I’m typing this from Crete. Where I will spend the next 5 months, or longer. The Mediterranean Sea beckons mere steps from my apartment, the smells and sounds of new adventures and experiences entice. And something is not right. My world is in a state of turmoil, my mind is racing, I am anxious, worried, moderately despondent even…it’s that pesky brain taking over again.
Shut. Up. Brain.
I’ve been dreaming, planning, working so very hard to get here for a number of years. It’s been the goalpost, the vision, the reason for pushing so hard to systemize, get the right people on the bus, set everything up “just so”.
And so here we are. All that planning, hard work, visualizing, dreaming…of course it happened. Of course we’re here. It’s not luck. It’s not anything but an absolute, unwavering, burning purpose and focus.
Yeah. But what now?
What is it about “goal setting” that actually sets us up for anti-climax? The goal is achieved, and the let-down is a little bit like boxing day. Of course there is the deep sigh of satisfaction, the momentary high from actually being on top of the mountain that you’ve been climbing for so bloody long. But I’m finding myself suddenly suffering from the learned need for goals, plans, agendas, missions, benchmarks…purpose. And why is that?
I want to stop. I want nothing more than just to be. To stop feeling “necessary” as some part of a system, an organization, a family, a society. I want to just exist. To watch the waves, smell the experience, wait for whatever finds me next.

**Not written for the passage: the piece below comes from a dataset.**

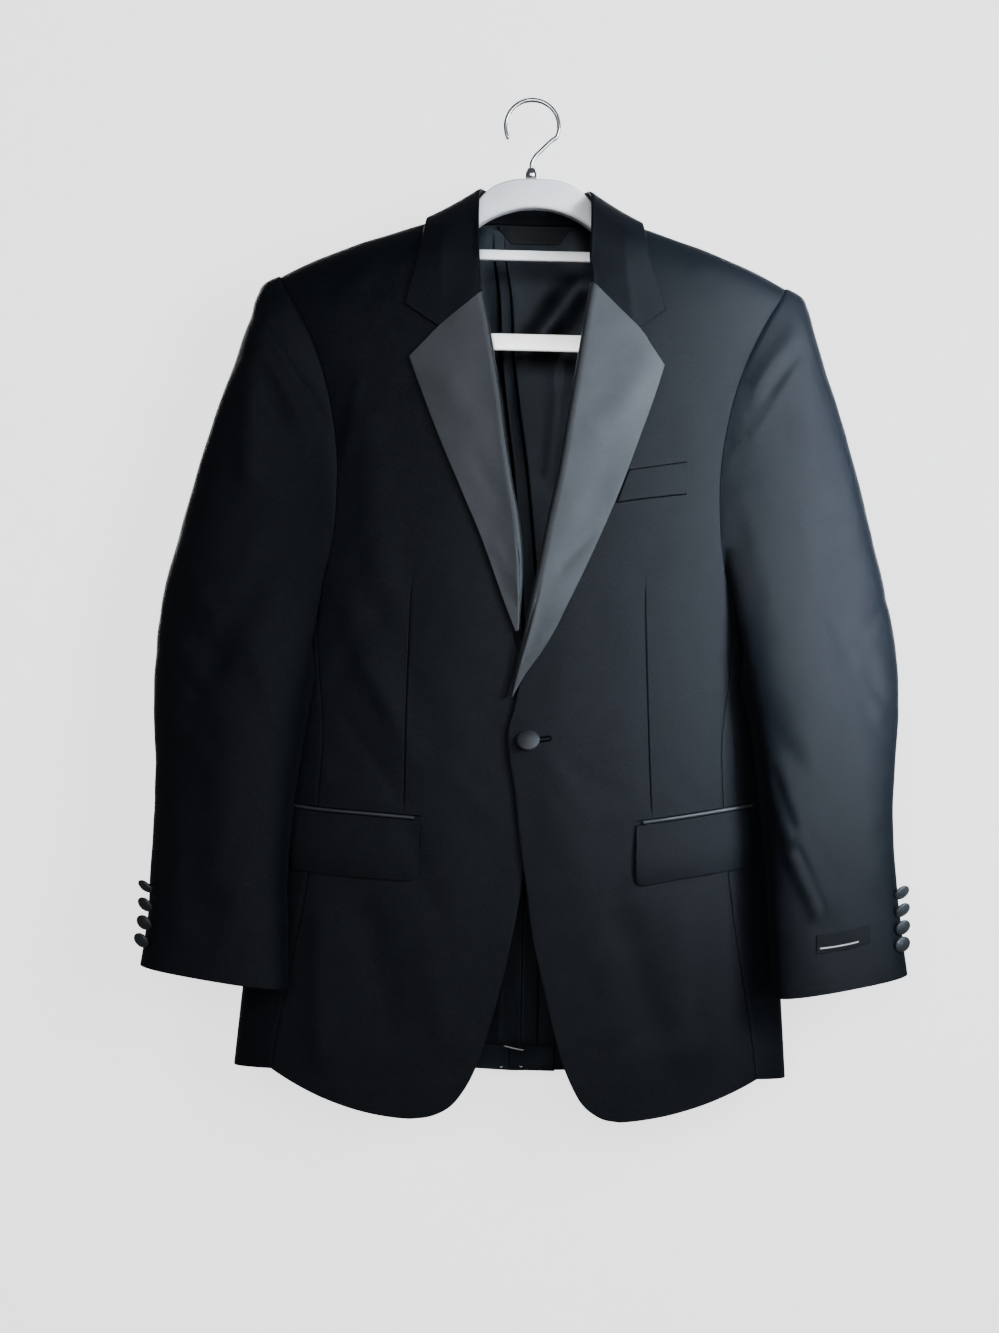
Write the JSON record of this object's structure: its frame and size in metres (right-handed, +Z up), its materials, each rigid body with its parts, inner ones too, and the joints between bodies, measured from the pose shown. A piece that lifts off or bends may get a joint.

There’s a lot of “un-learning” that has to happen over the next several months. Over the rest of my life, in fact. It’s funny – I’ve been discussing “plans” and “the future” with my teenage son. And I know how important it is to decide what you want, to pursue it with everything you have inside of you, and to get what you choose. There is no reason in the world that we can’t have everything and anything we want – of course it takes focus and work. The more we want, the harder we must focus. But with that single-mindedness, that drive and concentration, can come a myopic perspective. A sense of imbalance. At least that’s what I’ve experienced.

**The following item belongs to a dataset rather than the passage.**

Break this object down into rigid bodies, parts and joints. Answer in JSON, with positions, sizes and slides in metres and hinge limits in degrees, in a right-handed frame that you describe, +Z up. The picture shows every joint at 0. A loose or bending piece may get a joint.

My work, our business, has been my everything for so long, I sometimes feel I’ve forgotten how to “live”. And now here I am – exactly where I planned to be. And I have no idea how to just “be” here.

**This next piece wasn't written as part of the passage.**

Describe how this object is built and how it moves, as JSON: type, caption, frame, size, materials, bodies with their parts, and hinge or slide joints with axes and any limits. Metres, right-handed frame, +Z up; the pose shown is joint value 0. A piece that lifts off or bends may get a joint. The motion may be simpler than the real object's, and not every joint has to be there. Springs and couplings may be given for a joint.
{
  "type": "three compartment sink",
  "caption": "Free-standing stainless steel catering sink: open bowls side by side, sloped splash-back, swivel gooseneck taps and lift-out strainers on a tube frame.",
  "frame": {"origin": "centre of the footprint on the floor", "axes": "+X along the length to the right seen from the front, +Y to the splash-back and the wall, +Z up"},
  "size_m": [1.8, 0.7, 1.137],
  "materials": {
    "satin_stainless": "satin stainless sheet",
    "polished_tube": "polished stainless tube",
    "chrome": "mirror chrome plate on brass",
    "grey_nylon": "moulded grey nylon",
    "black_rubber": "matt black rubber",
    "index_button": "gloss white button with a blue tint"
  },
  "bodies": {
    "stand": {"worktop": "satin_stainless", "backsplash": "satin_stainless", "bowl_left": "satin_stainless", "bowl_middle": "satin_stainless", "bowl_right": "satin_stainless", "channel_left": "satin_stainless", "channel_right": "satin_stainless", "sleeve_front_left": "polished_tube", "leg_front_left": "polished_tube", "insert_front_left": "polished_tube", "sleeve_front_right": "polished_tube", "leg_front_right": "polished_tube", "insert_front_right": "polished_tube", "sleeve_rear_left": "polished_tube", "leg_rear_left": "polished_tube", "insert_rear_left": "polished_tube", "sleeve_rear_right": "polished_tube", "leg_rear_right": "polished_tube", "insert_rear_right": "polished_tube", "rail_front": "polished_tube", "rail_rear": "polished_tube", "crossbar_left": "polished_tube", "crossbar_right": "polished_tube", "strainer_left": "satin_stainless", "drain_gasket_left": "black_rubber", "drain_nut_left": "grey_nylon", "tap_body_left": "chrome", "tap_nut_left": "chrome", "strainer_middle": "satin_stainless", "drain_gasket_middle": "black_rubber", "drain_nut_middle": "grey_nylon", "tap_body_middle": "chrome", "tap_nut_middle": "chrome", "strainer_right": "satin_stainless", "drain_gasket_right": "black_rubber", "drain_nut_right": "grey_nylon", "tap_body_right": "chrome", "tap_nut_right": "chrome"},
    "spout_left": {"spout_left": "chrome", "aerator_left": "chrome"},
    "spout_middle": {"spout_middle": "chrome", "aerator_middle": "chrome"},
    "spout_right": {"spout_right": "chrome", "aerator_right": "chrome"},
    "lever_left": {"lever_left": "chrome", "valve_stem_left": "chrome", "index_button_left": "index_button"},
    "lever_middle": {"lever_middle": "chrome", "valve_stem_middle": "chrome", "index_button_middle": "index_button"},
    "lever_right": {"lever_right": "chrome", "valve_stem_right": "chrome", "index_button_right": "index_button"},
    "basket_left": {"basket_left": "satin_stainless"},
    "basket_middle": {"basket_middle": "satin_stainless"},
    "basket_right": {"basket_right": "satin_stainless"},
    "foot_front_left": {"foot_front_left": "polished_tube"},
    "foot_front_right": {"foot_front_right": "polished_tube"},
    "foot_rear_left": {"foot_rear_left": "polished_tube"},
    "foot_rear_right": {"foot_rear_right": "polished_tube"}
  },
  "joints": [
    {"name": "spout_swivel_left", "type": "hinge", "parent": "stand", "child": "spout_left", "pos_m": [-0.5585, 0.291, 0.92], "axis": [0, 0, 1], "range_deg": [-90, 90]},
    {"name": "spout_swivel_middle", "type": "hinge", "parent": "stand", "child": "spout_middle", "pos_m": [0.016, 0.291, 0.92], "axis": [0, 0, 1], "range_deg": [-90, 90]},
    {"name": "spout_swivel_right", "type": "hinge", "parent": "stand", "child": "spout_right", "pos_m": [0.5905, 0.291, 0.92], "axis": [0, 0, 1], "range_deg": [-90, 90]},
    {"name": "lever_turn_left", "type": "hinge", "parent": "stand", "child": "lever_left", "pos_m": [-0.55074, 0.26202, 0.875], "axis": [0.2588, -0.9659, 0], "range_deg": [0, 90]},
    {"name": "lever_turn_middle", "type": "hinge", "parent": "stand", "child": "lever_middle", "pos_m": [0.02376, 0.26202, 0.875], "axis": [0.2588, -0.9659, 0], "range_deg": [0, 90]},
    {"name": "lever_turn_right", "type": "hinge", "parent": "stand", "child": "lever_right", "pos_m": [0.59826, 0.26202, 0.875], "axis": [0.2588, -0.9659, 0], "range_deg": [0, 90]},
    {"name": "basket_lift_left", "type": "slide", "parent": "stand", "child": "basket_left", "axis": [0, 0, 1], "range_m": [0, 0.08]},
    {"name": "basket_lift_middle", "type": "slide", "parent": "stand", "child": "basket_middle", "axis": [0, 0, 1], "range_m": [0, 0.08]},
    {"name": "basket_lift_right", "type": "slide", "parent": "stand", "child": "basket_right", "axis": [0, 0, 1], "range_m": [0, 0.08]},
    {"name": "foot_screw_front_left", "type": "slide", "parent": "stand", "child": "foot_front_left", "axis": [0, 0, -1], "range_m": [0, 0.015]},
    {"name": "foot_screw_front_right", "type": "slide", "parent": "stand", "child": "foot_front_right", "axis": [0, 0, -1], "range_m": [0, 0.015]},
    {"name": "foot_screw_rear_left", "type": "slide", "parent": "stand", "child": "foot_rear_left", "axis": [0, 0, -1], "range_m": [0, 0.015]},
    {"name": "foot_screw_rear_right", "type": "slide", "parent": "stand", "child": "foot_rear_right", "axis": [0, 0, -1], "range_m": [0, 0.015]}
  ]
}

Not a horrible problem to have, I know. But it’s an interesting dilemma. Should I spend my time learning to “live” or should I spend my time getting where I think I want to be next?
I imagined I was better at enjoying the journey than I’ve come to realize I actually am. Time to stop for a while. I know how I want to “feel” and that has to be enough.
We’ll see where the wind takes me from here…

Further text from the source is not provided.